Effect of ifenprodil on single-channel currents in outside-out patches from granule cells of different ages.A, B, Recordings at P7 and P21 in response to 10 μm NMDA (and 10 μm glycine). The bottom trace of each pair illustrates channel openings from the same cell in the presence of 10 μmifenprodil. C, Plots of mean current integral of single-channel activity, in the absence and presence of ifenprodil. Each dot represents charge transfer during a 100 msec epoch (filled circles). At P7, ifenprodil markedly reduced charge transfer (open circles). At P21 charge transfer was largely unaffected by ifenprodil. D, Plot summarizing percentage inhibition of channel activity by ifenprodil in patches from granule cells of various ages. The percentage of inhibition decreased significantly with age, from 73 ± 4% at P7 (n = 6; p < 0.05), to 48 ± 10% at P12 (n = 7;p < 0.05), and 25 ± 14% at P21 (n = 6; p > 0.05).

Fig. 5.

Age-dependent change in sensitivity of the NMDAR EPSC to Mg²⁺. A, Evoked EPSCs at P12 (top panel) and P21 (bottom panel), recorded in control medium (no added Mg²⁺) and in the presence of Mg²⁺(0.03 and 0.1 mm), and in 0 Mg²⁺ plus AP-5 and 7-CK (holding potential, −80 mV).
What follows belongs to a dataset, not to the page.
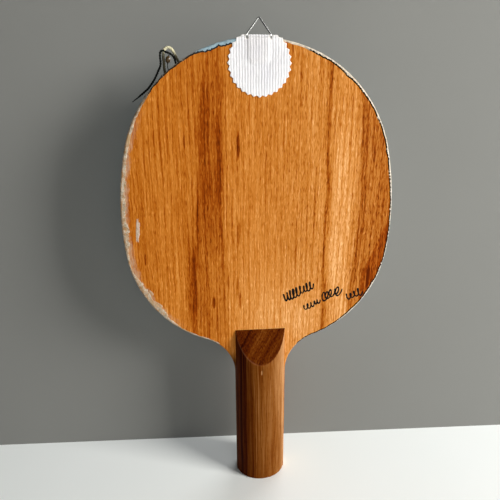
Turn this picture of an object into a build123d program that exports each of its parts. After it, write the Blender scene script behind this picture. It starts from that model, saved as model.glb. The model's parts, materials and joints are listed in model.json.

Average traces, obtained at different Mg²⁺ concentrations were normalized to the peak and superimposed to allow a direct comparison of the dose-dependent inhibition of NMDAR EPSCs induced by Mg²⁺. For clarity only two Mg²⁺concentrations are depicted at each age (0.03 mm, 0.1 mm). At the end of each experiment 50 μm AP-5 and 50 μm 7-CK were applied to abolish any residual NMDAR-component. The remaining EPSC (the non-NMDAR-component) was subtracted from the traces to allow a direct estimate of charge transfer carried by the NMDAR-component. B, Mg²⁺ inhibition curve for NMDAR EPSCs. The mean charge transfer was estimated for each Mg²⁺concentration: 0.01 mm (n = 6 at P12;n = 4 at P21), 0.03 mm(n = 5 at p12; n = 10 at P21), 0.1 mm (n = 5 at P12;n = 10 at P21; n = 4 at P40), 0.3 mm (n = 11 at P12,n = 11 at P21), and 2 mm(n = 6 at P12; n = 6 at P21). The NMDAR EPSC, expressed as a percentage of control, was plotted versus Mg²⁺ concentration. Both curves were best fitted by the Hill equation (black curve). The IC₅₀ values derived from the fit were 28 ± 2 μm at P12 and 76 ± 8 μm at P21 (p < 0.05).